Trade-off between one-step and multi-step decoding: One-step decoding saves time but may sacrifice precision compared to multi-step re-masking. Systemic conclusions for higher-dimensional or longer-horizon actions are still needed.
Modality tokenization relies on external quantizers: SHOW-o and bin tokenizers downsample images to 256×256, which might lose critical information for fine-grained manipulation.
Task scope: Experiments are limited to single/dual-arm tabletop manipulation. Generalization to mobile manipulation or contact-rich tasks is unverified.
Future directions: Adaptive or curriculum-based \(\lambda_{modal}\) weights and exploration of higher-fidelity action tokenization schemes.

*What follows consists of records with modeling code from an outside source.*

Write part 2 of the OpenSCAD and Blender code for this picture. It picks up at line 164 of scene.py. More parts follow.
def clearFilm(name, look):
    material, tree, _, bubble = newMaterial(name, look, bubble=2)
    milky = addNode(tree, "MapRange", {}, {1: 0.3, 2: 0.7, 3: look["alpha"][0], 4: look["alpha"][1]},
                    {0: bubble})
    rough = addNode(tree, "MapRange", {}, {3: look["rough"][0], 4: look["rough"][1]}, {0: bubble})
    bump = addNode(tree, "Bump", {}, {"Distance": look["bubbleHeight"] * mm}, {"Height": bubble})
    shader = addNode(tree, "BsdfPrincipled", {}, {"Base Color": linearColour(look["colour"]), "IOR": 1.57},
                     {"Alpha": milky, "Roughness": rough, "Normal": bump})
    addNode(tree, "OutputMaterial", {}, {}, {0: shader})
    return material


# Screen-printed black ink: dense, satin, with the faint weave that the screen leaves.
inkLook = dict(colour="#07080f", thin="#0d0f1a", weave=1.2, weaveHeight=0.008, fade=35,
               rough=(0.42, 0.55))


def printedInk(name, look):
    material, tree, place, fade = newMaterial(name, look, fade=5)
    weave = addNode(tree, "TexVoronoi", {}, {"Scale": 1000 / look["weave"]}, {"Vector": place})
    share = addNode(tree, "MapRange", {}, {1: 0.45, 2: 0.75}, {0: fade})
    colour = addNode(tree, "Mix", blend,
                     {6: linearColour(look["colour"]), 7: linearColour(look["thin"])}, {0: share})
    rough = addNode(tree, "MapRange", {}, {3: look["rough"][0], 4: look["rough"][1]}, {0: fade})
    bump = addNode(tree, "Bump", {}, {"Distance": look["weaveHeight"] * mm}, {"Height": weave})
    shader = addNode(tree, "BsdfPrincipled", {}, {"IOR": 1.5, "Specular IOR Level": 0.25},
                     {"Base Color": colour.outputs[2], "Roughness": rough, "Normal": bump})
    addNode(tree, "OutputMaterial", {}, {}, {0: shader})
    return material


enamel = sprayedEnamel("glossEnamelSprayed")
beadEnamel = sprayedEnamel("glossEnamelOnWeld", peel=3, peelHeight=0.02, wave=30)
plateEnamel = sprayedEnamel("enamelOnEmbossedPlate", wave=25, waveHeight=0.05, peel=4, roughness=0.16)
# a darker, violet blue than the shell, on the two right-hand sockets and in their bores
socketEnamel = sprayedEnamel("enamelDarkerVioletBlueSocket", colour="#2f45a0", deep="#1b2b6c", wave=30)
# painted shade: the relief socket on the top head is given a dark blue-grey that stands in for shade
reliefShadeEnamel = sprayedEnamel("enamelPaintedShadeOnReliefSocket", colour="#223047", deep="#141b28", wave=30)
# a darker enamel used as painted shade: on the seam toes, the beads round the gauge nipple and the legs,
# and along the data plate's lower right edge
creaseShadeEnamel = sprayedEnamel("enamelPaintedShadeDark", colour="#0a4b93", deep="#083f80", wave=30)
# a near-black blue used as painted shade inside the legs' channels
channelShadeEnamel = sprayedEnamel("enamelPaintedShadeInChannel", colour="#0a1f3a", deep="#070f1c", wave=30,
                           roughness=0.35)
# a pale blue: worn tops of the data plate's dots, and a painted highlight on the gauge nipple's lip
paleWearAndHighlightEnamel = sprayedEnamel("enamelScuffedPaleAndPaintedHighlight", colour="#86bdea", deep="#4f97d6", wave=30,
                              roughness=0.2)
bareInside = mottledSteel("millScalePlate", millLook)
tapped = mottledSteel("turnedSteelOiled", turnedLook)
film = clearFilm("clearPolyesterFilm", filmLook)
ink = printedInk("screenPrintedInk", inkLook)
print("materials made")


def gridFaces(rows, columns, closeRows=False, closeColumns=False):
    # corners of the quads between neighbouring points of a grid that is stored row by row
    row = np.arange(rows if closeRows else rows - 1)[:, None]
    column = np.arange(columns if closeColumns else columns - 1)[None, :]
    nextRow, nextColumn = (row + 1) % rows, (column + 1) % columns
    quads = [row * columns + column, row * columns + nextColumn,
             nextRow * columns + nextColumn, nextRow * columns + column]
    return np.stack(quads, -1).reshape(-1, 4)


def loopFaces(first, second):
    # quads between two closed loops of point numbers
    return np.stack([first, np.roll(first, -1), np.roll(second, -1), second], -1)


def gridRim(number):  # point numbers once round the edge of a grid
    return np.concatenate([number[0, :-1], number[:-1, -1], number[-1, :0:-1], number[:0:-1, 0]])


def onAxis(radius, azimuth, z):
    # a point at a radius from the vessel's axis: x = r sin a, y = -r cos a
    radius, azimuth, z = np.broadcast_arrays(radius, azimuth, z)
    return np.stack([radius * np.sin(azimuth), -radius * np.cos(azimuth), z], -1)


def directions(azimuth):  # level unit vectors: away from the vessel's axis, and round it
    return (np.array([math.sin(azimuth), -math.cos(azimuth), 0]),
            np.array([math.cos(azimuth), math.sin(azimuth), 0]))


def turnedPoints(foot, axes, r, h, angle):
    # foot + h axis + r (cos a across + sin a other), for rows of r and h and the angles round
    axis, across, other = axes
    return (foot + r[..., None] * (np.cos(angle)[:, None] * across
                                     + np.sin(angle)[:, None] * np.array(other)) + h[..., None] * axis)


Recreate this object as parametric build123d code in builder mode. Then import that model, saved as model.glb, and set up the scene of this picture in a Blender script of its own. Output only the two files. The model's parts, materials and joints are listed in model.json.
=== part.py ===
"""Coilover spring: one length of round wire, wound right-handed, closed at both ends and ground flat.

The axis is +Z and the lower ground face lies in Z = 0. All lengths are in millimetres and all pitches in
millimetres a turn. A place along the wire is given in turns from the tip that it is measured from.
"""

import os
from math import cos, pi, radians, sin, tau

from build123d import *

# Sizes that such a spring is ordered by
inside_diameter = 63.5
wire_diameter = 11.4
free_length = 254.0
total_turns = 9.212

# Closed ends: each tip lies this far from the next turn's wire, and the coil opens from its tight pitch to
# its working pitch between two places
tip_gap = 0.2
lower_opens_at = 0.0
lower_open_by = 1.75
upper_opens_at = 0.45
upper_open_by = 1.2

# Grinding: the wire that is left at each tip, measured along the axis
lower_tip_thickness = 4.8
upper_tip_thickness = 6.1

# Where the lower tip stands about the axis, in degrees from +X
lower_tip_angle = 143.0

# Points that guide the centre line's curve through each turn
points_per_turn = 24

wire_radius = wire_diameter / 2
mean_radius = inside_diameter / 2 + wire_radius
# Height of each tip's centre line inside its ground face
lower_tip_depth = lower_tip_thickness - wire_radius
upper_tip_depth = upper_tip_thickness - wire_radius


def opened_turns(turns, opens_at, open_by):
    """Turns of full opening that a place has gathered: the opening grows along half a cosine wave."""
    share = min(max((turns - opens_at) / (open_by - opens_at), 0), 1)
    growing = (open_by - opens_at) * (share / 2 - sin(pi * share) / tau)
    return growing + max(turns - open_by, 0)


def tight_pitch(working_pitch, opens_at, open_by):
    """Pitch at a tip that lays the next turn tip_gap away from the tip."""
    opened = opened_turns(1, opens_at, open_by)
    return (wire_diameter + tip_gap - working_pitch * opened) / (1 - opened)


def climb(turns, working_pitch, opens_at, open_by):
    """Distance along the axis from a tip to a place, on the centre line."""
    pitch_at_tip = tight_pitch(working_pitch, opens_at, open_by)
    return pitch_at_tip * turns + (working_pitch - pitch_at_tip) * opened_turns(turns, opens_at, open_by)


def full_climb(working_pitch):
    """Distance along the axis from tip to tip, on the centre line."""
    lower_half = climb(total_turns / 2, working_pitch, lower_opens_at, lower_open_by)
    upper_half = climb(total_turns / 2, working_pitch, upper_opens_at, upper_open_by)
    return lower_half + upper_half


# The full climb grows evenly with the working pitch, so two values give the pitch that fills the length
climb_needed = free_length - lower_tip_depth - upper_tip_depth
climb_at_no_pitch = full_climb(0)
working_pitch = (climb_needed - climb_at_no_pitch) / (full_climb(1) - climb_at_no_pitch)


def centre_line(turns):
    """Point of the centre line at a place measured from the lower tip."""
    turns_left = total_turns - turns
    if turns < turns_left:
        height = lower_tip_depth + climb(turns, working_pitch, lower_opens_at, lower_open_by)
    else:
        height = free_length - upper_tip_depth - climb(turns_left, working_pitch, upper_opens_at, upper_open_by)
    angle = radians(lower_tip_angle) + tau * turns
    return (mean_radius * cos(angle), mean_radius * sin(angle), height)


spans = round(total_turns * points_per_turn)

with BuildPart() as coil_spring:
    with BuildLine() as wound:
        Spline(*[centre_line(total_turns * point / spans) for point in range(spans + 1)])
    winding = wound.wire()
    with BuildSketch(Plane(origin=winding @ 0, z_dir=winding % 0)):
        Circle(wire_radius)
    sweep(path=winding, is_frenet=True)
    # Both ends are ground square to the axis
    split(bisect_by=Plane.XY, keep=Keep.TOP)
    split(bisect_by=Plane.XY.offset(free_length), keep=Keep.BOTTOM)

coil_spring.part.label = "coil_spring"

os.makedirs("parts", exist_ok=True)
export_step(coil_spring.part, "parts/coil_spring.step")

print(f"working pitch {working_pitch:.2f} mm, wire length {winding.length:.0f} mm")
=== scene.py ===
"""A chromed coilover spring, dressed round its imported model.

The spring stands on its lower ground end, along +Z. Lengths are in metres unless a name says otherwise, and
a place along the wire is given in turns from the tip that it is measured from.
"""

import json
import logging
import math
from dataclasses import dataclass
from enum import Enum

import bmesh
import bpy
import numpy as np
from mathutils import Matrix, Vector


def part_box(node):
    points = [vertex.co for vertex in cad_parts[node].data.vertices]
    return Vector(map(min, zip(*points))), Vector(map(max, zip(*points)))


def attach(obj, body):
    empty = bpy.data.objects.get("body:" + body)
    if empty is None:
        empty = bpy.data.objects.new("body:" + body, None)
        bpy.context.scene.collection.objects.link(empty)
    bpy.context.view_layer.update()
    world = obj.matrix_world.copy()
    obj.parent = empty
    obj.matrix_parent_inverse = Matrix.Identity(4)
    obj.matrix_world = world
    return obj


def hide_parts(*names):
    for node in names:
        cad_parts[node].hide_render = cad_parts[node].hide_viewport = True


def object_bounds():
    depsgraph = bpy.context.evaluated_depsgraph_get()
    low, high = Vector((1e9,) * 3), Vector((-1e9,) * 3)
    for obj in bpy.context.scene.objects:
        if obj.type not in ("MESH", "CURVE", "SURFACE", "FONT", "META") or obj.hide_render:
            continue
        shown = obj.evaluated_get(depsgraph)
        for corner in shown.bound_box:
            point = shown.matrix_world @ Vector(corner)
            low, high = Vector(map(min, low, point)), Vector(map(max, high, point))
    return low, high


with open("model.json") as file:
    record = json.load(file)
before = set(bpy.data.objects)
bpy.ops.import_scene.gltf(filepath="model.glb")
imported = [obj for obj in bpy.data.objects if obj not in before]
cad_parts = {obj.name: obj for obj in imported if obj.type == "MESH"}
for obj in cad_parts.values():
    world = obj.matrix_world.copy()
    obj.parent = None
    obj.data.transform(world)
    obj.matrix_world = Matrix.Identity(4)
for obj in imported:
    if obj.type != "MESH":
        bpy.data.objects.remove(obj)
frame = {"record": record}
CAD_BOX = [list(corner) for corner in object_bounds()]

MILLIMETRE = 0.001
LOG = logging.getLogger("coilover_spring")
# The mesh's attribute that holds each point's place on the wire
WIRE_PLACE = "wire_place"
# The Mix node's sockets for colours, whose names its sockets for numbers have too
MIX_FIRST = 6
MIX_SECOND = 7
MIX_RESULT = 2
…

vs. OpenVLA / \(\pi_0\) (VLM+Action Head): These suffer from objective mismatch; MM-ACT maintains a unified parallel decoding objective throughout, achieving +19.8 / +2.1 on LIBERO with better architectural unity.
vs. WorldVLA (Hybrid Unified VLA): WorldVLA uses AR for text and parallel for others, requiring complex pipelines; MM-ACT is simpler with all-discrete tokens and bidirectional attention.
vs. UniVLA (Full-AR Unified VLA): UniVLA is slower due to AR action inference; MM-ACT's one-step parallel decoding is faster (40Hz) and slightly more accurate.
vs. DreamVLA / CoT-VLA (Visual Prediction): These excel at prediction but are weak in planning; MM-ACT incorporates future image prediction as an auxiliary task to support action generation, balancing both.

Rating¶

Novelty: ⭐⭐⭐⭐ Integrating action into a unified discrete diffusion framework with one-step parallel decoding and shared-context joint training is a clean synthesis.
Experimental Thoroughness: ⭐⭐⭐⭐ Complete evaluation across simulation (LIBERO/RoboTwin2.0) and real robots (Franka) with modality ablations.
Writing Quality: ⭐⭐⭐⭐ Paradigm comparisons and training workflows are clearly articulated.
Value: ⭐⭐⭐⭐ Provides a unified, low-latency, self-improving VLA paradigm. Open-sourcing code/models adds significant value to the field.